» **THE EXERCISE**:
Reproduce the listing below in its entirety. Change nothing.

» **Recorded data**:
━━━━━━━━━━

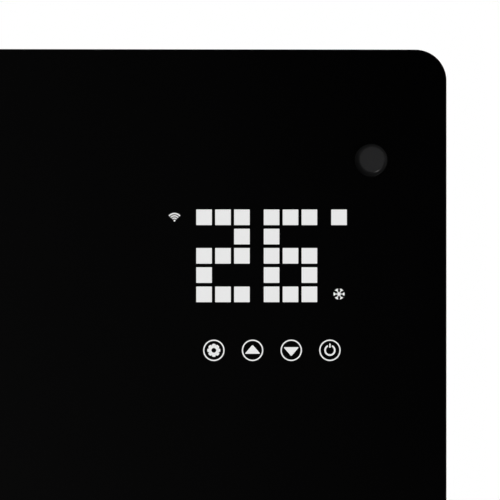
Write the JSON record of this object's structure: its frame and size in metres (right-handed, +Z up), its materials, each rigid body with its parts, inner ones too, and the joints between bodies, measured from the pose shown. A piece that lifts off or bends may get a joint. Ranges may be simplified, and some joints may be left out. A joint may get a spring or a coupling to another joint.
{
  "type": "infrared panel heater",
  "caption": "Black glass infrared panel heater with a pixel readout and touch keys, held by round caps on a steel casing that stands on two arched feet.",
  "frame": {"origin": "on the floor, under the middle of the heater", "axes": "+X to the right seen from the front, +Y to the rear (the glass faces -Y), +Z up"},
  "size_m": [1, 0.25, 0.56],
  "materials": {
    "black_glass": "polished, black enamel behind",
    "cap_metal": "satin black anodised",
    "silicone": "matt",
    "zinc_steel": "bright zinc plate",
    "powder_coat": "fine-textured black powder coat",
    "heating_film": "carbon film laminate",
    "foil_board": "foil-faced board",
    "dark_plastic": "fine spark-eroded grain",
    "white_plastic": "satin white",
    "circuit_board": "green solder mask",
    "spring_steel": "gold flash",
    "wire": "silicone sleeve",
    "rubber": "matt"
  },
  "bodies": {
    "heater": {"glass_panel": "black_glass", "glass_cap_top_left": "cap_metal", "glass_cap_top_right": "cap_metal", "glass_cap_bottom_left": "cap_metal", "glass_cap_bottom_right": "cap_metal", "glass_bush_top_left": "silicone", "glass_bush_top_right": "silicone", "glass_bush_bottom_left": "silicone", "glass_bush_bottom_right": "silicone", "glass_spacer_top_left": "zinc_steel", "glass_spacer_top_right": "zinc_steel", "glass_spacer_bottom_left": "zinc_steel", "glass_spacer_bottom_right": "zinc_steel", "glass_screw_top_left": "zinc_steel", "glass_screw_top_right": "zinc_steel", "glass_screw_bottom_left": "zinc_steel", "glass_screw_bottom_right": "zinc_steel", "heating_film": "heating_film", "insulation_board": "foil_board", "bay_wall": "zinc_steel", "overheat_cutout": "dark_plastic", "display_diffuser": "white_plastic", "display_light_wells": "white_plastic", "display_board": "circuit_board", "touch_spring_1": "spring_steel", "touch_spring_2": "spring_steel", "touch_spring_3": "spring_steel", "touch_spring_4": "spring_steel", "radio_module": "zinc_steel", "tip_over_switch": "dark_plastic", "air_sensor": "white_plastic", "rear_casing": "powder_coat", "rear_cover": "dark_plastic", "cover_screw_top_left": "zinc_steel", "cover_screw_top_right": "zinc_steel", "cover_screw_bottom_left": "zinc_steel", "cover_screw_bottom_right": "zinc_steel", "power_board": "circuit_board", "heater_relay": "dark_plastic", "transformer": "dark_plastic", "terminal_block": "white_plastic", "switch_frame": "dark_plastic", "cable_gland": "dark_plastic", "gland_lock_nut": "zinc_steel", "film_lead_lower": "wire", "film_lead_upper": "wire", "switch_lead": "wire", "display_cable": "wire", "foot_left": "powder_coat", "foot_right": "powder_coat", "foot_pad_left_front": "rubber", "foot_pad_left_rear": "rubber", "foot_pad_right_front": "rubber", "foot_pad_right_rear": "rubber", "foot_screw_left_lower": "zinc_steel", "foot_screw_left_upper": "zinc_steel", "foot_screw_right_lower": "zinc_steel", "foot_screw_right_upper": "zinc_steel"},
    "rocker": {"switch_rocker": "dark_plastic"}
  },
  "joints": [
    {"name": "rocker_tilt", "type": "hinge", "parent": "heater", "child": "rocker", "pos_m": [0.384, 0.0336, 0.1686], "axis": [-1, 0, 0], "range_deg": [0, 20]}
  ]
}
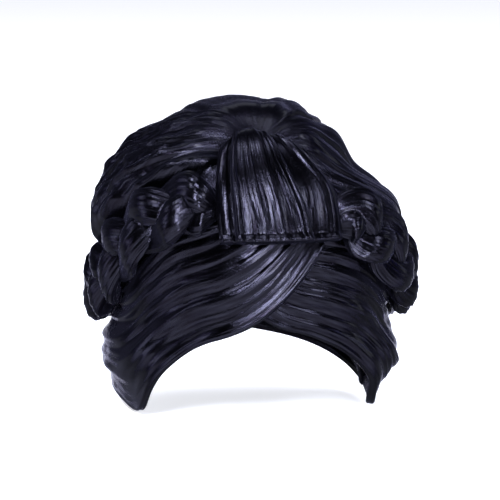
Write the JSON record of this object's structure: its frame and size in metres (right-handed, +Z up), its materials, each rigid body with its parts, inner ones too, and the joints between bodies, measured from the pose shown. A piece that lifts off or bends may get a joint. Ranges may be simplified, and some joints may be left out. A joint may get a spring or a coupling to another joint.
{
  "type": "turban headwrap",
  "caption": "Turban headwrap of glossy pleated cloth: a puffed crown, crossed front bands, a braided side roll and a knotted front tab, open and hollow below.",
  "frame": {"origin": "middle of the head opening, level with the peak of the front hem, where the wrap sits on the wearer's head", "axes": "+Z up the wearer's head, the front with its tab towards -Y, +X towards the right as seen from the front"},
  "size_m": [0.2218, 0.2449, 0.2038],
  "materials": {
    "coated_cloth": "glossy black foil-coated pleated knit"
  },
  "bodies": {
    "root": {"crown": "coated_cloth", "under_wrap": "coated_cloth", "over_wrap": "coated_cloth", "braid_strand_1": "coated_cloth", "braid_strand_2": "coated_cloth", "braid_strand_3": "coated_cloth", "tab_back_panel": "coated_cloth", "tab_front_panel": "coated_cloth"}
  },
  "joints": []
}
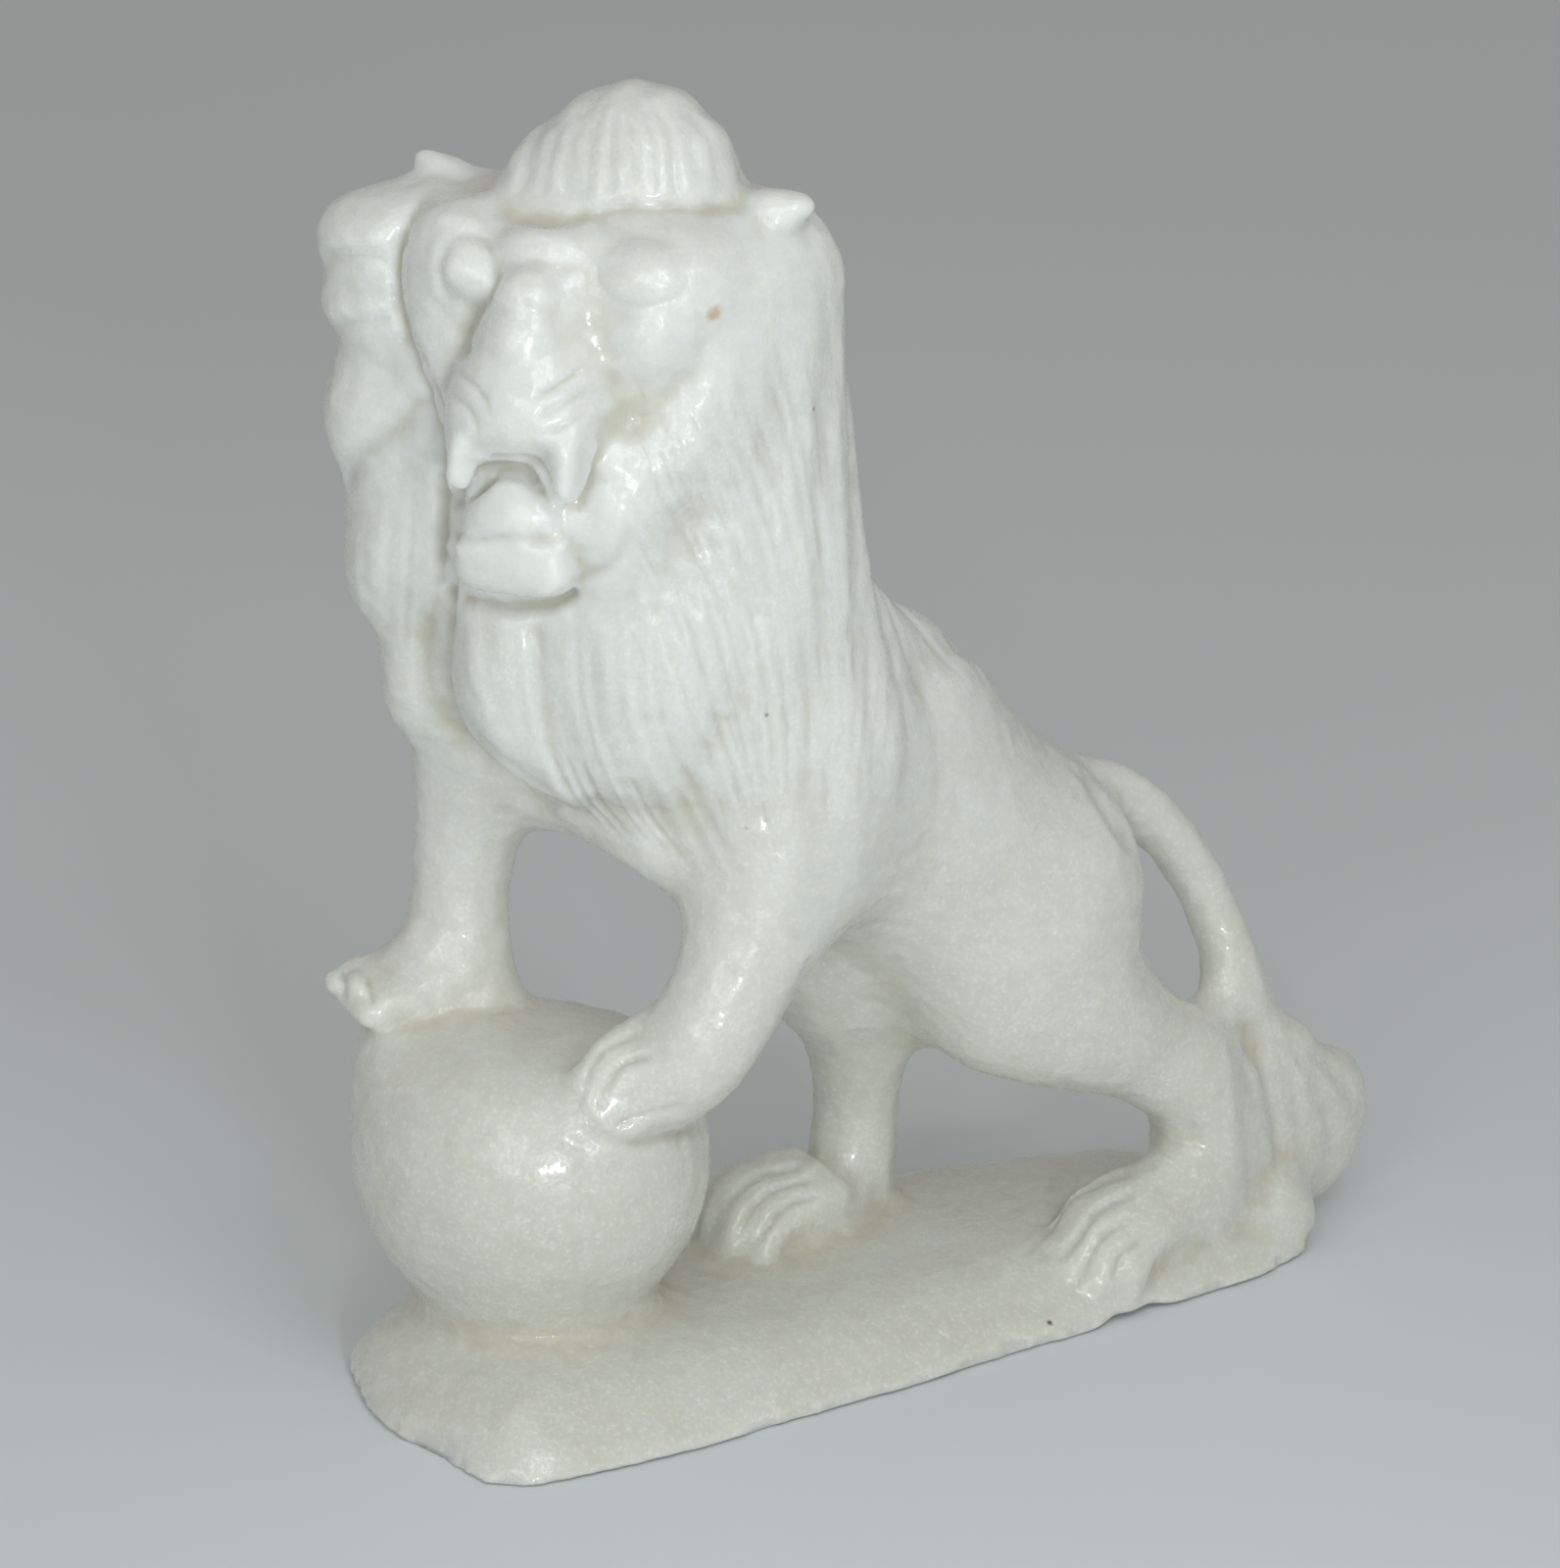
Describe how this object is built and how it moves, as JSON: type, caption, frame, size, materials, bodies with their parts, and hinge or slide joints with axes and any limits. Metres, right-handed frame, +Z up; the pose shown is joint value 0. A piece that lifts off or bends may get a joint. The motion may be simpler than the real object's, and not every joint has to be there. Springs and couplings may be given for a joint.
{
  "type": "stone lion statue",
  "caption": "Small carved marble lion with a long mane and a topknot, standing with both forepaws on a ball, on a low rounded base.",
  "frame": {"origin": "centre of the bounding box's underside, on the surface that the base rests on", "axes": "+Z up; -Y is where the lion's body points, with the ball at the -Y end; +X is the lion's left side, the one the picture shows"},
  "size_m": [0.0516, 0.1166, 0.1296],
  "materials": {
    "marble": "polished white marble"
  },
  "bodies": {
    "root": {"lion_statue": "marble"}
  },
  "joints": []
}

━━━━━━━━━━

» **EXERCISE ANSWER**:
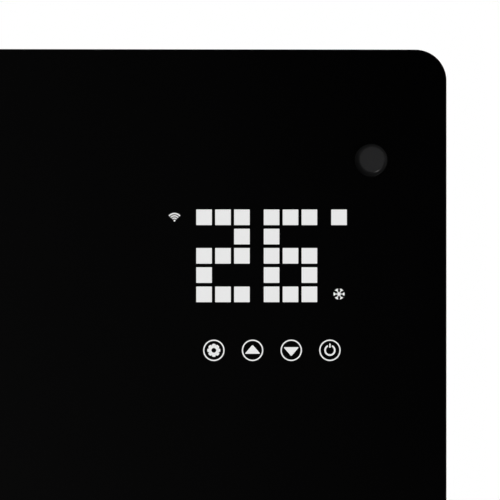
Write the JSON record of this object's structure: its frame and size in metres (right-handed, +Z up), its materials, each rigid body with its parts, inner ones too, and the joints between bodies, measured from the pose shown. A piece that lifts off or bends may get a joint. Ranges may be simplified, and some joints may be left out. A joint may get a spring or a coupling to another joint.
{
  "type": "infrared panel heater",
  "caption": "Black glass infrared panel heater with a pixel readout and touch keys, held by round caps on a steel casing that stands on two arched feet.",
  "frame": {"origin": "on the floor, under the middle of the heater", "axes": "+X to the right seen from the front, +Y to the rear (the glass faces -Y), +Z up"},
  "size_m": [1, 0.25, 0.56],
  "materials": {
    "black_glass": "polished, black enamel behind",
    "cap_metal": "satin black anodised",
    "silicone": "matt",
    "zinc_steel": "bright zinc plate",
    "powder_coat": "fine-textured black powder coat",
    "heating_film": "carbon film laminate",
    "foil_board": "foil-faced board",
    "dark_plastic": "fine spark-eroded grain",
    "white_plastic": "satin white",
    "circuit_board": "green solder mask",
    "spring_steel": "gold flash",
    "wire": "silicone sleeve",
    "rubber": "matt"
  },
  "bodies": {
    "heater": {"glass_panel": "black_glass", "glass_cap_top_left": "cap_metal", "glass_cap_top_right": "cap_metal", "glass_cap_bottom_left": "cap_metal", "glass_cap_bottom_right": "cap_metal", "glass_bush_top_left": "silicone", "glass_bush_top_right": "silicone", "glass_bush_bottom_left": "silicone", "glass_bush_bottom_right": "silicone", "glass_spacer_top_left": "zinc_steel", "glass_spacer_top_right": "zinc_steel", "glass_spacer_bottom_left": "zinc_steel", "glass_spacer_bottom_right": "zinc_steel", "glass_screw_top_left": "zinc_steel", "glass_screw_top_right": "zinc_steel", "glass_screw_bottom_left": "zinc_steel", "glass_screw_bottom_right": "zinc_steel", "heating_film": "heating_film", "insulation_board": "foil_board", "bay_wall": "zinc_steel", "overheat_cutout": "dark_plastic", "display_diffuser": "white_plastic", "display_light_wells": "white_plastic", "display_board": "circuit_board", "touch_spring_1": "spring_steel", "touch_spring_2": "spring_steel", "touch_spring_3": "spring_steel", "touch_spring_4": "spring_steel", "radio_module": "zinc_steel", "tip_over_switch": "dark_plastic", "air_sensor": "white_plastic", "rear_casing": "powder_coat", "rear_cover": "dark_plastic", "cover_screw_top_left": "zinc_steel", "cover_screw_top_right": "zinc_steel", "cover_screw_bottom_left": "zinc_steel", "cover_screw_bottom_right": "zinc_steel", "power_board": "circuit_board", "heater_relay": "dark_plastic", "transformer": "dark_plastic", "terminal_block": "white_plastic", "switch_frame": "dark_plastic", "cable_gland": "dark_plastic", "gland_lock_nut": "zinc_steel", "film_lead_lower": "wire", "film_lead_upper": "wire", "switch_lead": "wire", "display_cable": "wire", "foot_left": "powder_coat", "foot_right": "powder_coat", "foot_pad_left_front": "rubber", "foot_pad_left_rear": "rubber", "foot_pad_right_front": "rubber", "foot_pad_right_rear": "rubber", "foot_screw_left_lower": "zinc_steel", "foot_screw_left_upper": "zinc_steel", "foot_screw_right_lower": "zinc_steel", "foot_screw_right_upper": "zinc_steel"},
    "rocker": {"switch_rocker": "dark_plastic"}
  },
  "joints": [
    {"name": "rocker_tilt", "type": "hinge", "parent": "heater", "child": "rocker", "pos_m": [0.384, 0.0336, 0.1686], "axis": [-1, 0, 0], "range_deg": [0, 20]}
  ]
}
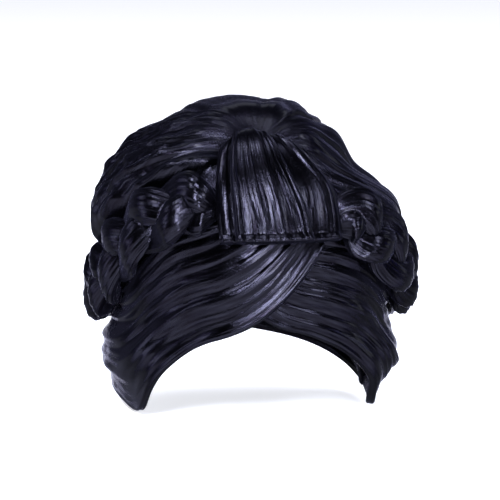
Write the JSON record of this object's structure: its frame and size in metres (right-handed, +Z up), its materials, each rigid body with its parts, inner ones too, and the joints between bodies, measured from the pose shown. A piece that lifts off or bends may get a joint. Ranges may be simplified, and some joints may be left out. A joint may get a spring or a coupling to another joint.
{
  "type": "turban headwrap",
  "caption": "Turban headwrap of glossy pleated cloth: a puffed crown, crossed front bands, a braided side roll and a knotted front tab, open and hollow below.",
  "frame": {"origin": "middle of the head opening, level with the peak of the front hem, where the wrap sits on the wearer's head", "axes": "+Z up the wearer's head, the front with its tab towards -Y, +X towards the right as seen from the front"},
  "size_m": [0.2218, 0.2449, 0.2038],
  "materials": {
    "coated_cloth": "glossy black foil-coated pleated knit"
  },
  "bodies": {
    "root": {"crown": "coated_cloth", "under_wrap": "coated_cloth", "over_wrap": "coated_cloth", "braid_strand_1": "coated_cloth", "braid_strand_2": "coated_cloth", "braid_strand_3": "coated_cloth", "tab_back_panel": "coated_cloth", "tab_front_panel": "coated_cloth"}
  },
  "joints": []
}
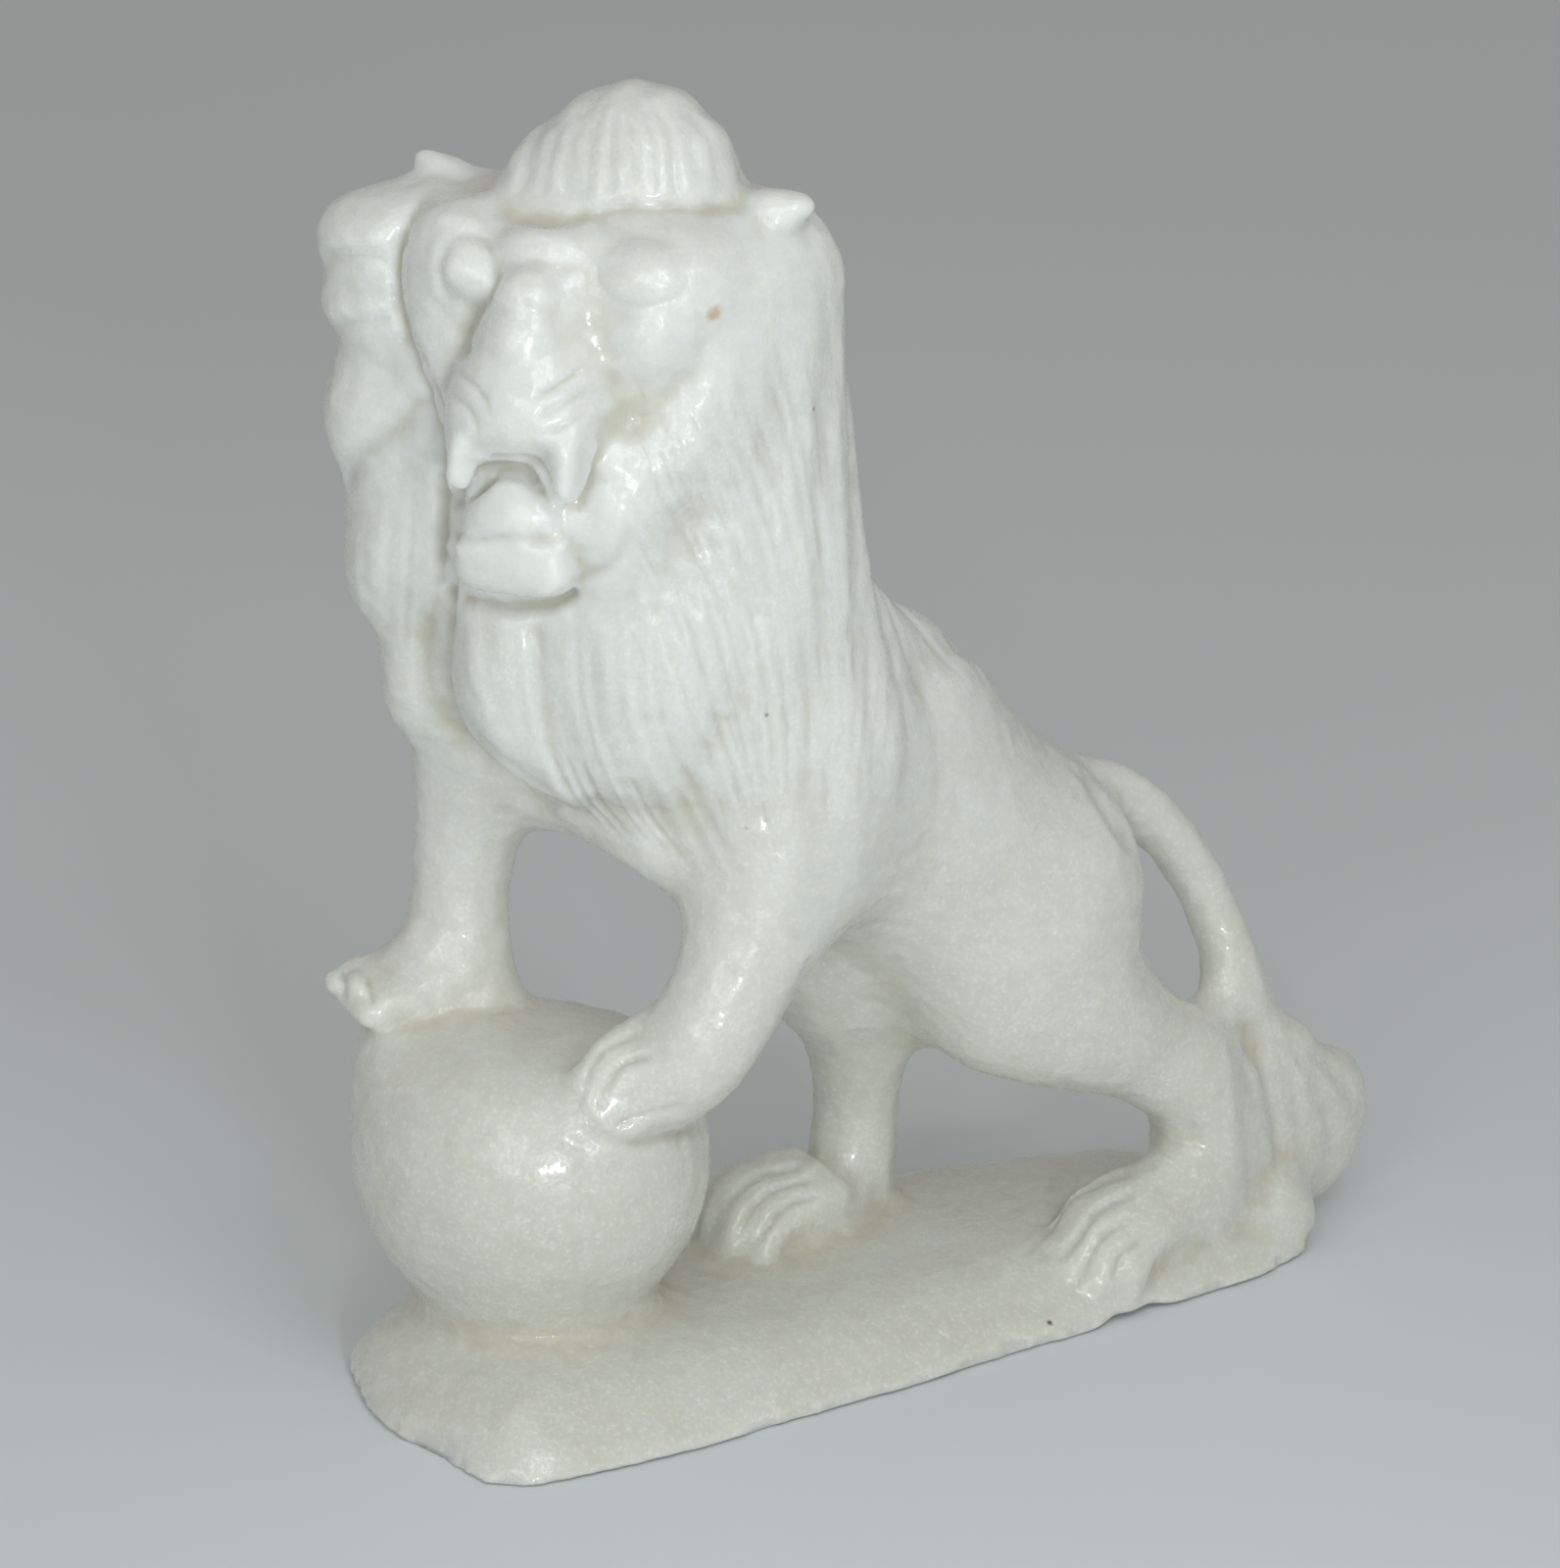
Describe how this object is built and how it moves, as JSON: type, caption, frame, size, materials, bodies with their parts, and hinge or slide joints with axes and any limits. Metres, right-handed frame, +Z up; the pose shown is joint value 0. A piece that lifts off or bends may get a joint. The motion may be simpler than the real object's, and not every joint has to be there. Springs and couplings may be given for a joint.
{
  "type": "stone lion statue",
  "caption": "Small carved marble lion with a long mane and a topknot, standing with both forepaws on a ball, on a low rounded base.",
  "frame": {"origin": "centre of the bounding box's underside, on the surface that the base rests on", "axes": "+Z up; -Y is where the lion's body points, with the ball at the -Y end; +X is the lion's left side, the one the picture shows"},
  "size_m": [0.0516, 0.1166, 0.1296],
  "materials": {
    "marble": "polished white marble"
  },
  "bodies": {
    "root": {"lion_statue": "marble"}
  },
  "joints": []
}